Oh, the horror of graffiti. Oh, the frisson of reclaiming my memory…

I’m on my second Kindle now, so I don’t buy nearly as many physical books as I used to. A couple of weeks ago, we held a garage sale. It was not our first; but for the first time, I plowed through all the unopened cardboard boxes of books which have — on the off-chance I might want to quote from one — followed me around for decades. I’ve unloaded (so far) three or four cartons’ worth on buyers who seem respectful of the physical objects as well as their contents. So the weight of my own reading life, in short, seems to grow lighter and lighter with each passing week.

Do not be deceived: Electronic 1s and 0s may not tip any conventional scales, but I’ve taken eagerly to the pleasures of searching, highlighting, and annotating my e-books, which in this respect are heavier with the weight of cherished memory than any of their physical counterparts.
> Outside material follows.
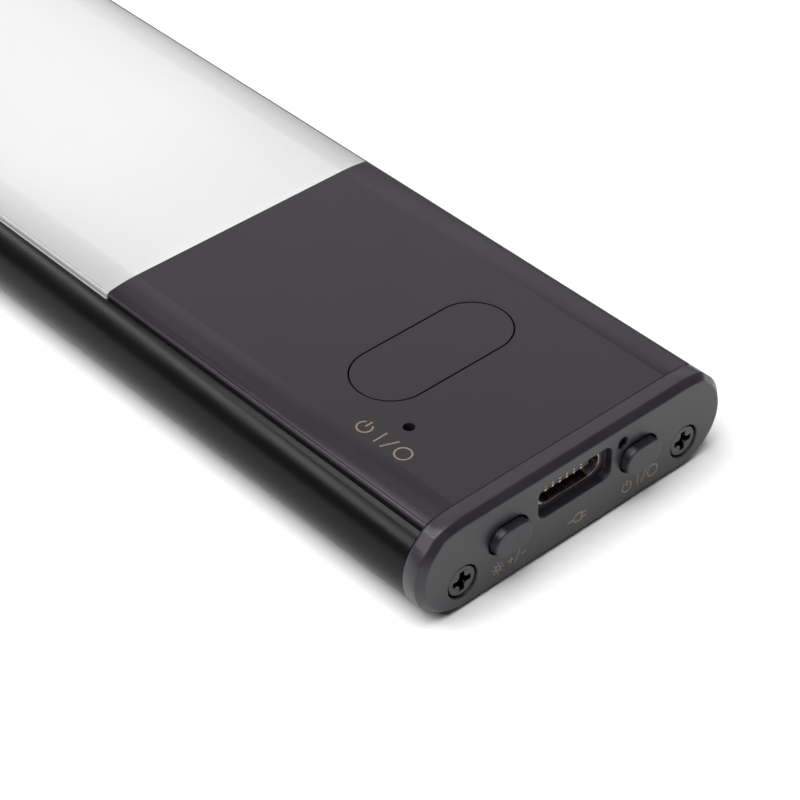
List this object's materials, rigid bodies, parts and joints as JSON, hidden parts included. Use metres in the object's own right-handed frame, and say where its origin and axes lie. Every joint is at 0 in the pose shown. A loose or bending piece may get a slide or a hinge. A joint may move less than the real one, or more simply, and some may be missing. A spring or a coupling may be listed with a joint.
{
  "type": "led light tube",
  "caption": "Flat rechargeable LED light bar: black extruded channel with rounded sides, frosted diffuser, control panel with an oval key, and end caps with push buttons and a charging socket.",
  "frame": {"origin": "centre of the bounding box in X and Y, on the flat underside", "axes": "+X along the bar to the socket end, +Y across it, +Z out of the lit side"},
  "size_m": [0.3, 0.043, 0.0116],
  "materials": {
    "channel_black_anodised": "satin black anodised",
    "magnet_rubber": "matte",
    "diffuser_opal": "frosted opal",
    "light_guide_clear": "clear polished",
    "reflector_white": "matte white",
    "strip_white": "solder mask",
    "emitter_phosphor": "phosphor",
    "panel_plastic": "fine matte",
    "cap_plastic": "fine matte",
    "button_plastic": "fine matte",
    "screw_black": "black zinc",
    "board_green": "solder mask",
    "socket_steel": "satin",
    "socket_insulator": "matte",
    "contact_gold": "gold plated",
    "component_black": "moulded",
    "plunger_grey": "moulded",
    "led_lens": "clear",
    "pipe_smoke": "smoked clear",
    "cell_foil": "foil pouch",
    "tape_cream": "paper",
    "wire_red": "insulation",
    "wire_black": "insulation",
    "wire_white": "insulation"
  },
  "bodies": {
    "bar": {"housing": "channel_black_anodised", "magnet_strip": "magnet_rubber", "diffuser": "diffuser_opal", "light_guide": "light_guide_clear", "reflector": "reflector_white", "led_strip_near": "strip_white", "led_strip_far": "strip_white", "led_chips": "emitter_phosphor", "control_panel": "panel_plastic", "end_cap_front": "cap_plastic", "end_cap_rear": "cap_plastic", "cap_screws": "screw_black", "control_board": "board_green", "usb_shell": "socket_steel", "usb_tongue": "socket_insulator", "usb_contacts": "contact_gold", "side_switches": "component_black", "key_switch": "component_black", "indicator_led": "led_lens", "indicator_pipe": "pipe_smoke", "light_sensor": "component_black", "sensor_sleeve": "component_black", "charge_chip": "component_black", "driver_chip": "component_black", "inductor": "component_black", "battery_cell_front": "cell_foil", "battery_cell_rear": "cell_foil", "battery_tape": "tape_cream", "lead_red": "wire_red", "lead_black": "wire_black", "led_leads": "wire_white"},
    "dim_push": {"dim_button": "button_plastic", "dim_plunger": "plunger_grey"},
    "power_push": {"power_button": "button_plastic", "power_plunger": "plunger_grey"},
    "mode_push": {"mode_key": "panel_plastic", "mode_plunger": "plunger_grey"}
  },
  "joints": [
    {"name": "dim_button_slide", "type": "slide", "parent": "bar", "child": "dim_push", "axis": [-1, 0, 0], "range_m": [0, 0.0004], "stiffness_N_per_m": 400},
    {"name": "power_button_slide", "type": "slide", "parent": "bar", "child": "power_push", "axis": [-1, 0, 0], "range_m": [0, 0.0004], "stiffness_N_per_m": 400},
    {"name": "mode_key_slide", "type": "slide", "parent": "bar", "child": "mode_push", "axis": [0, 0, -1], "range_m": [0, 0.0003], "stiffness_N_per_m": 500}
  ]
}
I may recall laughing at that passage when John McPhee, say, writes of Florida orange groves planted on a ridge of “soaring” elevation, but I may not recall how high exactly that elevation soared. Which diminishes the joke (right?), and hence the remembered pleasure. But by gods, I know exactly how to find out. I don’t have to find the carton or bookshelf containing that one damned (but damned fine) book, which I shall then have to obsessively re-read (highlighting or not) on a Saturday afternoon when I should be reading at least fifteen other things. And no, I don’t have to run to the computer and connect to the damned Web, either. I just open the e-book and search my notes to find out (again laughing to myself): the ridge soars “two hundred and forty feet into the sub-tropical sky.”